■ **What to produce**: Everything from the first line to the line containing "sides: int = 64" is to be repeated exactly; nothing past it.

* * * * * * * * *

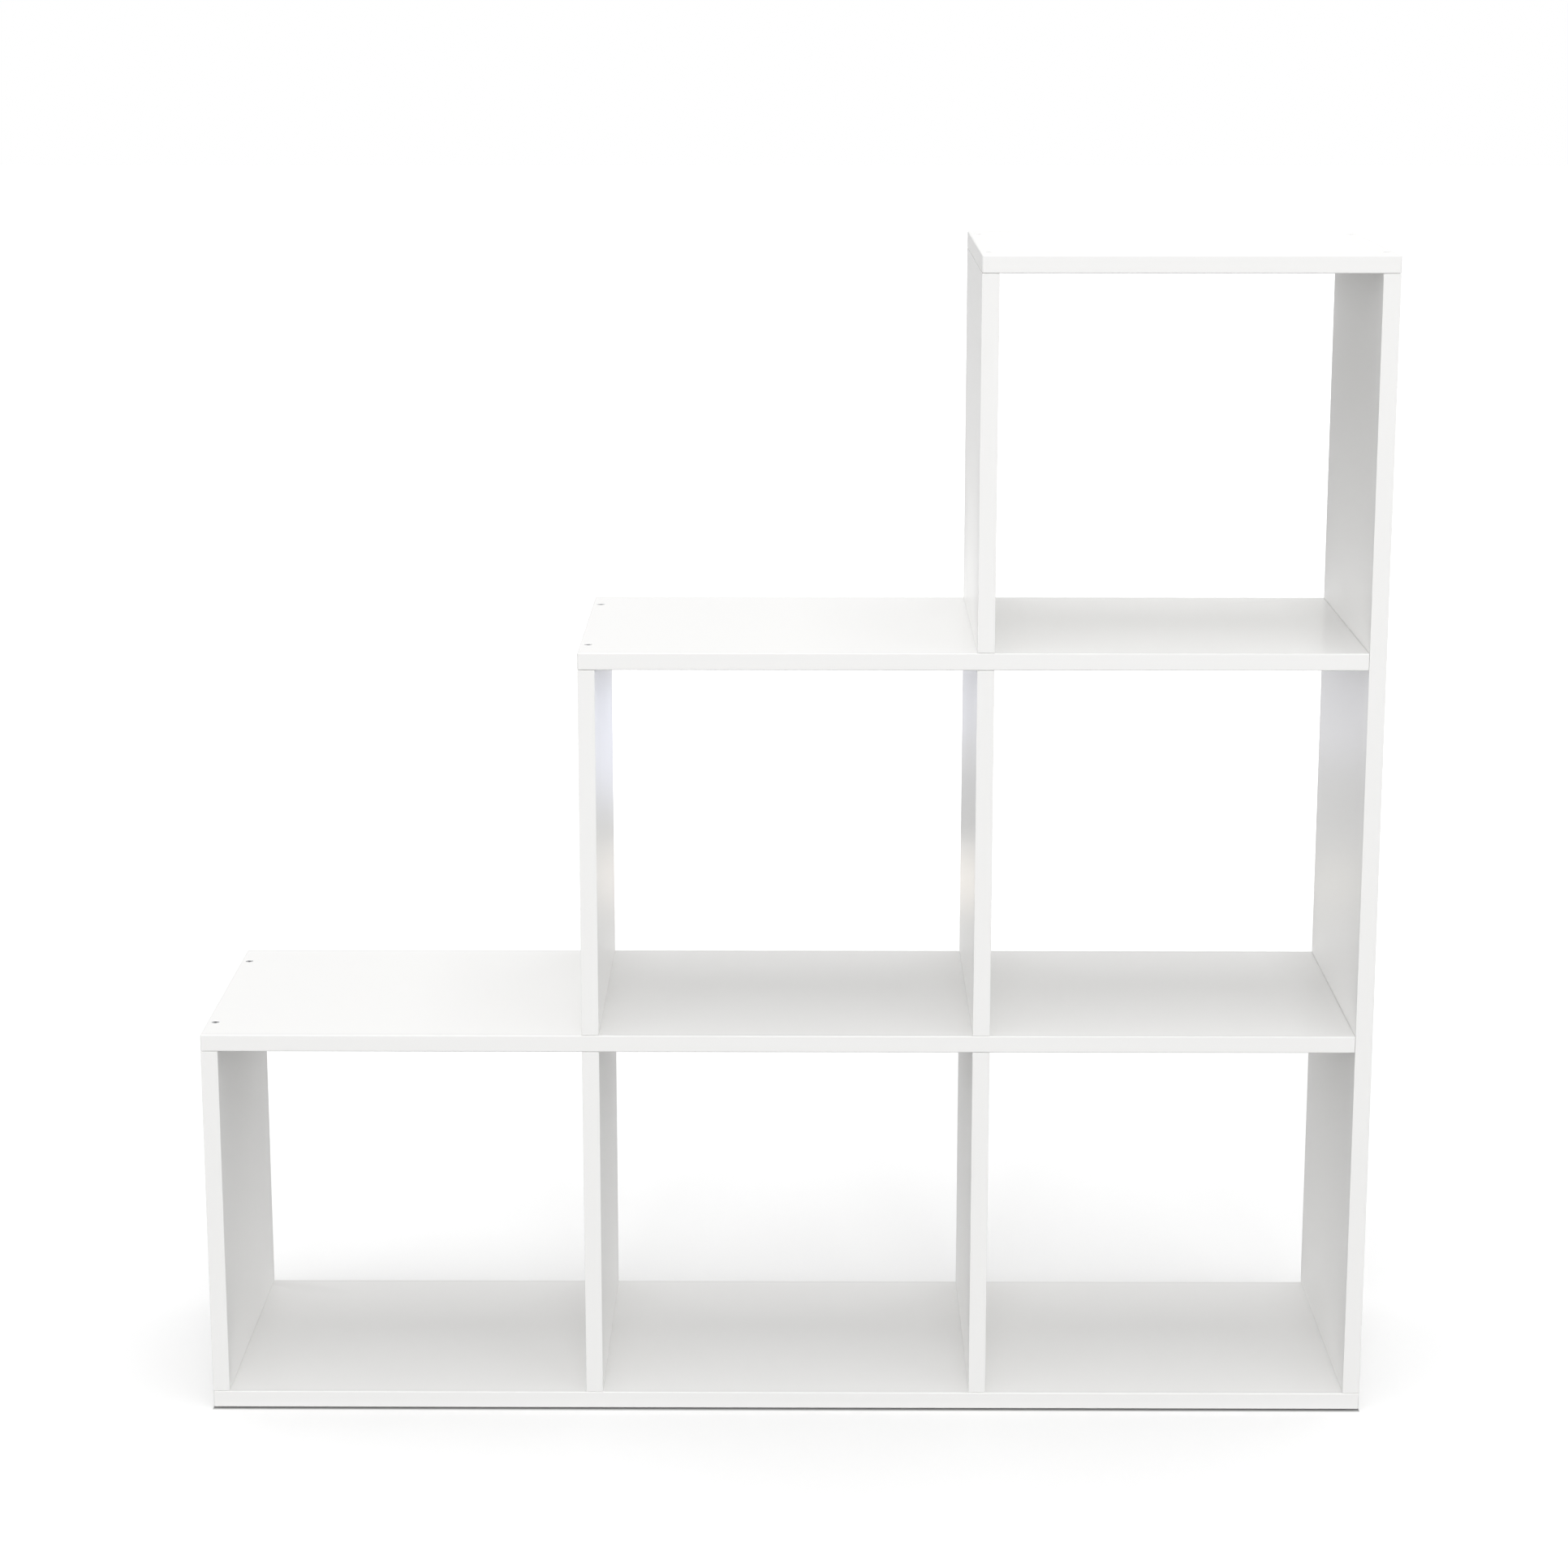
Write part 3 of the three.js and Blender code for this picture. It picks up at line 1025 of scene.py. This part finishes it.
@dataclass
class Dowels:
    """Beech dowels with eight sharp grooves and rounded ends."""

    radius: float = 4 * MM
    length: float = 40 * MM
    chamfer: float = 1 * MM
    grooves: int = 8
    groove_depth: float = 0.4 * MM
    clearance: float = 0.12 * MM
    end_gap: float = 0.5 * MM
    sides: int = 64

    def outline(self) -> TurnedOutline:
        """Draws the dowel.

        Returns:
            Its outline from the lower to the upper end.
        """
        narrow = self.radius - self.chamfer
        half_way = self.radius - 0.3 * self.chamfer
        points: Outline = [
            (0.0, -self.length),
            (narrow, -self.length),
            (half_way, -self.length + 0.4 * self.chamfer),
            (self.radius, -self.length + self.chamfer),
            (self.radius, -self.length / 2),
            (self.radius, -self.chamfer),
            (half_way, -0.4 * self.chamfer),
            (narrow, 0.0),
            (0.0, 0.0),
        ]
        grooved = {ring for ring, (radius, _) in enumerate(points) if radius >= half_way}
        return TurnedOutline(
            points, self.sides, grooved=grooved, grooves=self.grooves, groove_depth=self.groove_depth
        )

    def bore(self) -> TurnedOutline:
        """Draws the dowel's bore.

        Returns:
            Its outline.
        """
        radius = self.radius + self.clearance
        low, high = -self.length - self.end_gap, self.end_gap
        return TurnedOutline([(0.0, low), (radius, low), (radius, high), (0.0, high)], BORE_SIDES)

    def build(self, turning: TurningTree, finish: Material) -> None:
        """Builds the dowels as one piece.

        Args:
            turning: The tree that turns them.
            finish: Their material.
        """
        nodes = nodes_of("dowel_")
        mesh = turning.mesh(self.outline(), places_of(nodes), finish, math.tau / self.grooves)
        handed_over(object_of("crossing_dowels", mesh), nodes)


@dataclass
class Glides:
    """Thin moulded discs under the bottom board, each held by a nail with a domed head."""

    radius: float = 9 * MM
    thickness: float = 1.4 * MM
    edge_round: float = 0.6 * MM
    nail_radius: float = 0.8 * MM
    nail_clearance: float = 0.15 * MM
    nail_length: float = 13.2 * MM
    nail_point: float = 1.5 * MM
    head_radius: float = 2.5 * MM
    head_thickness: float = 0.5 * MM
    head_recess: float = 0.3 * MM
    head_edge: float = 0.5 * MM
    dome: float = 0.18 * MM
    neck: float = 0.1 * MM
    facets: int = 5
    disc_sides: int = 48
    nail_sides: int = 24
    bore_sides: int = 16

    def nail_nodes(self) -> list[str]:
        """Returns the nails' CAD nodes."""
        return nodes_of("glide_", "_nail")

    def disc_nodes(self) -> list[str]:
        """Returns the discs' CAD nodes."""
        nails = self.nail_nodes()
        return [node for node in nodes_of("glide_") if node not in nails]

    def disc(self) -> TurnedOutline:
        """Draws the disc.

        Returns:
            Its closed outline round the countersunk hole, with its floor face at zero.
        """
        hole = self.nail_radius + self.nail_clearance
        sink = self.head_radius + self.nail_clearance
        seat = -self.head_recess - self.head_thickness - self.nail_clearance
        turns = [math.pi / 2 * step / self.facets for step in range(self.facets + 1)]
        rounding = [
            (self.radius - self.edge_round * (1 - math.cos(turn)), -self.edge_round * (1 - math.sin(turn)))
            for turn in turns
        ]
        points: Outline = [(hole, -self.thickness), (self.radius, -self.thickness), *rounding]
        points += [(sink, 0.0), (sink, seat), (hole, seat), (hole, -self.thickness)]
        return TurnedOutline(points, self.disc_sides)

    def nail(self) -> TurnedOutline:
        """Draws the nail.

        Returns:
            Its outline from the point to the domed head.
        """
        under = -self.head_thickness
        points: Outline = [
            (0.0, -self.nail_length),
            (self.nail_radius, -self.nail_length + self.nail_point),
            (self.nail_radius, under - self.neck),
            (self.nail_radius + self.neck, under),
            (self.head_radius, under),
            (self.head_radius, -self.dome),
            (self.head_radius - self.head_edge, -0.3 * self.dome),
            (self.head_radius / 2, -0.05 * self.dome),
            (0.0, 0.0),
        ]
        return TurnedOutline(points, self.nail_sides)

    def bore(self) -> TurnedOutline:
        """Draws the nail's bore in the board.

        Returns:
            Its outline.
        """
        radius = self.nail_radius + self.nail_clearance
        tip = -self.nail_length - self.nail_clearance
        points: Outline = [(0.0, tip), (radius, tip + self.nail_point)]
        points += [(radius, BORE_OVERRUN), (0.0, BORE_OVERRUN)]
        return TurnedOutline(points, self.bore_sides)

    def build(self, turning: TurningTree, plastic: Material, zinc: Material) -> None:
        """Builds the discs and the nails, each as one piece.

        Args:
            turning: The tree that turns them.
            plastic: The discs' material.
            zinc: The nails' material.
        """
        discs, nails = self.disc_nodes(), self.nail_nodes()
        disc_mesh = turning.mesh(self.disc(), places_of(discs), plastic)
        handed_over(object_of("glides", disc_mesh), discs)
        nail_mesh = turning.mesh(self.nail(), places_of(nails), zinc)
        handed_over(object_of("glide_nails", nail_mesh), nails)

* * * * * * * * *

■ **Reply to the exercise**:
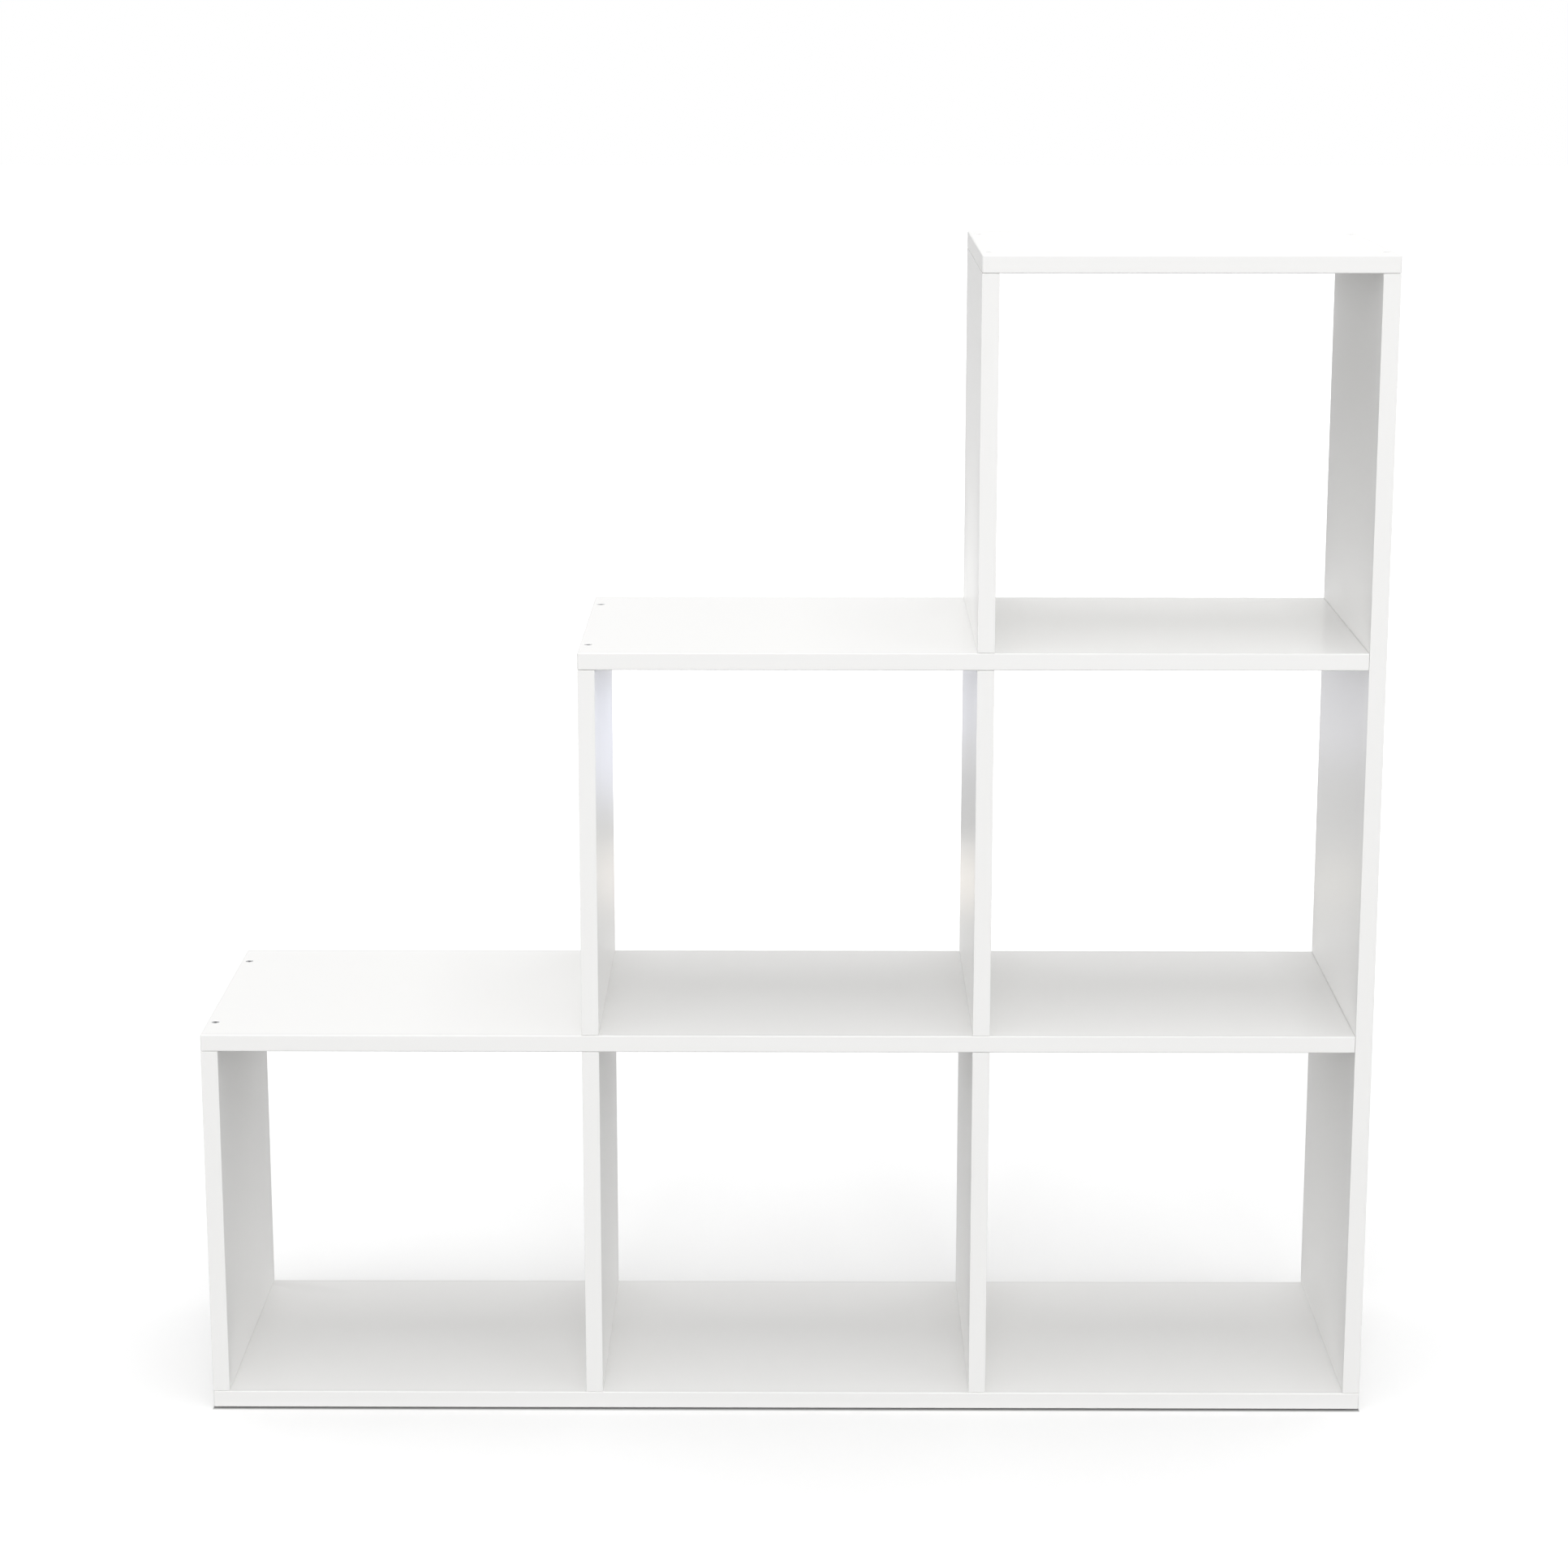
Write part 3 of the three.js and Blender code for this picture. It picks up at line 1025 of scene.py. This part finishes it.
@dataclass
class Dowels:
    """Beech dowels with eight sharp grooves and rounded ends."""

    radius: float = 4 * MM
    length: float = 40 * MM
    chamfer: float = 1 * MM
    grooves: int = 8
    groove_depth: float = 0.4 * MM
    clearance: float = 0.12 * MM
    end_gap: float = 0.5 * MM
    sides: int = 64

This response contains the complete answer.